Seeing The Kingsway with a Trained Eye
Once you know what to look for, The Kingsway becomes easier to read. You begin to notice the difference between picturesque Tudor asymmetry and formal Georgian balance. You see how stone, stucco, chimneys, lawns, driveways, and mature trees work together to create a complete streetscape.
That deeper understanding can be valuable whether you are preparing to buy, considering renovations, or planning a future sale. In a neighborhood where character and compatibility matter, details carry weight.
If you are considering a move in The Kingsway and want clear, discreet guidance on how architecture, presentation, and neighborhood context affect value, connect with John Genereaux for a private consultation.
FAQs
What architectural style is most associated with The Kingsway?
- The style most commonly associated with The Kingsway is Tudor Revival, often blended with Arts and Crafts influences such as steep roofs, chimneys, stone, stucco, and half-timbering.
Does The Kingsway only have Tudor-style houses?
- No. The neighborhood also includes Georgian, English Cottage, Norman, Olde English Tudor, and other hybrid styles, which is why it feels varied while still looking cohesive.

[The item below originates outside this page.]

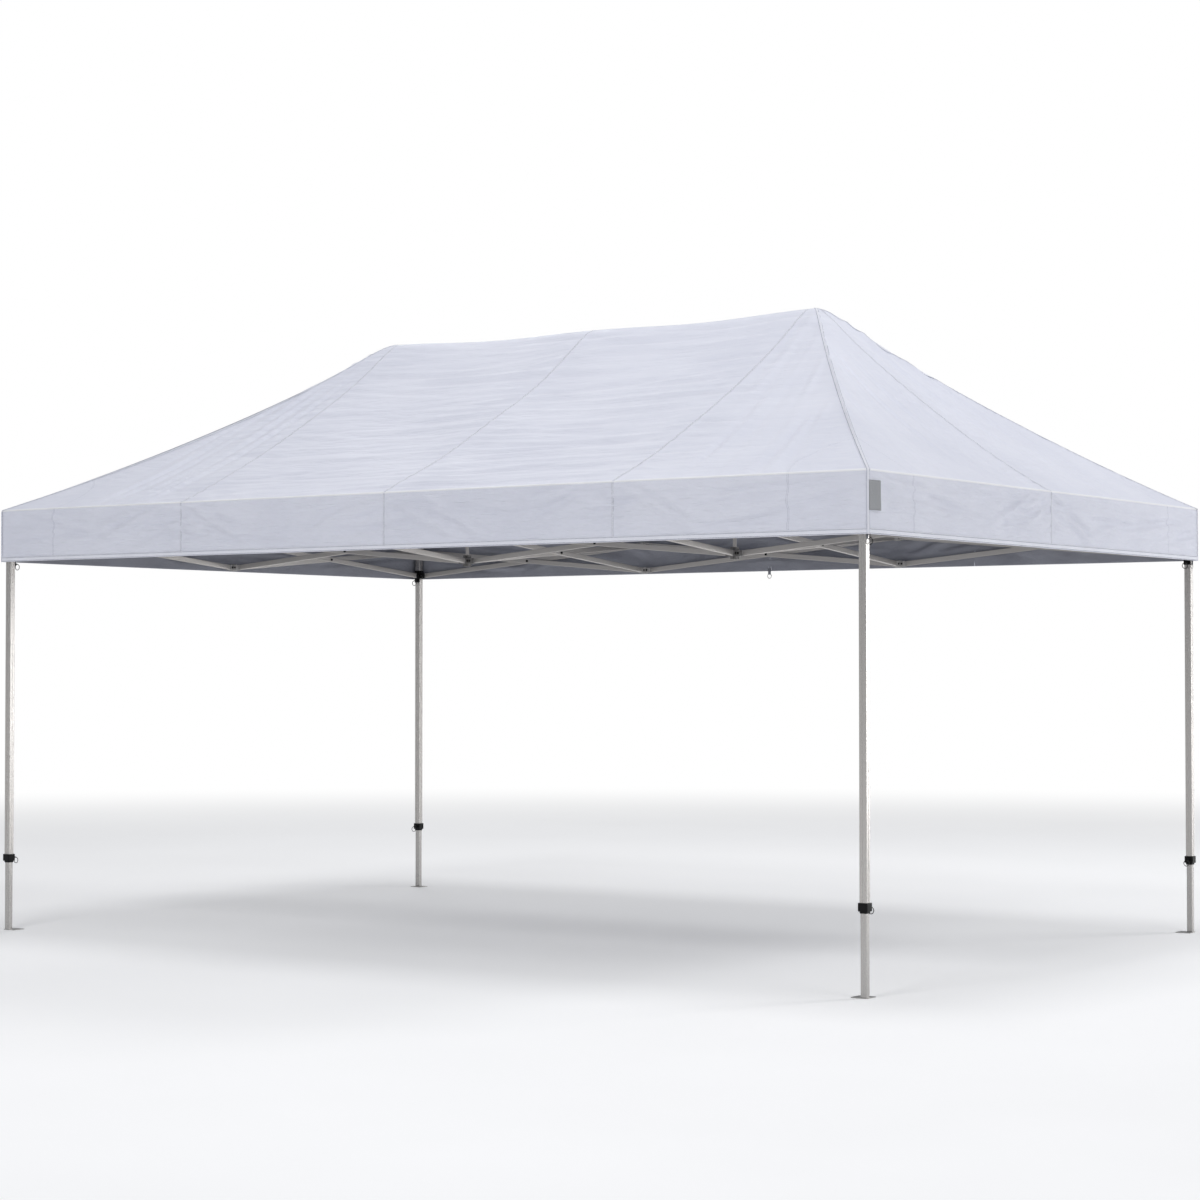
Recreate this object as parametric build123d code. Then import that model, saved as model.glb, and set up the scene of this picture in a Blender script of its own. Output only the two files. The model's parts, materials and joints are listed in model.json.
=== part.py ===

Why do homes in The Kingsway feel so visually consistent?
- The area was planned as a design-controlled community, and shared rules around house size, materials, lot proportions, and streetscape design created a consistent visual language.
What is the Kingsway Park Heritage Conservation District?
- It is the heritage-designated core of The Kingsway, where Toronto guides change through policies that help protect the area’s architectural and streetscape character.
Can you renovate a home in The Kingsway?
- Yes, but properties in a Heritage Conservation District may require review through Toronto Building and Heritage Planning, especially when proposed work affects heritage character.
What should buyers notice when touring a home in The Kingsway?
- Buyers should pay attention to rooflines, materials, window proportions, lot placement, landscaping, and how the home relates to the surrounding streetscape, not just the interior finishes.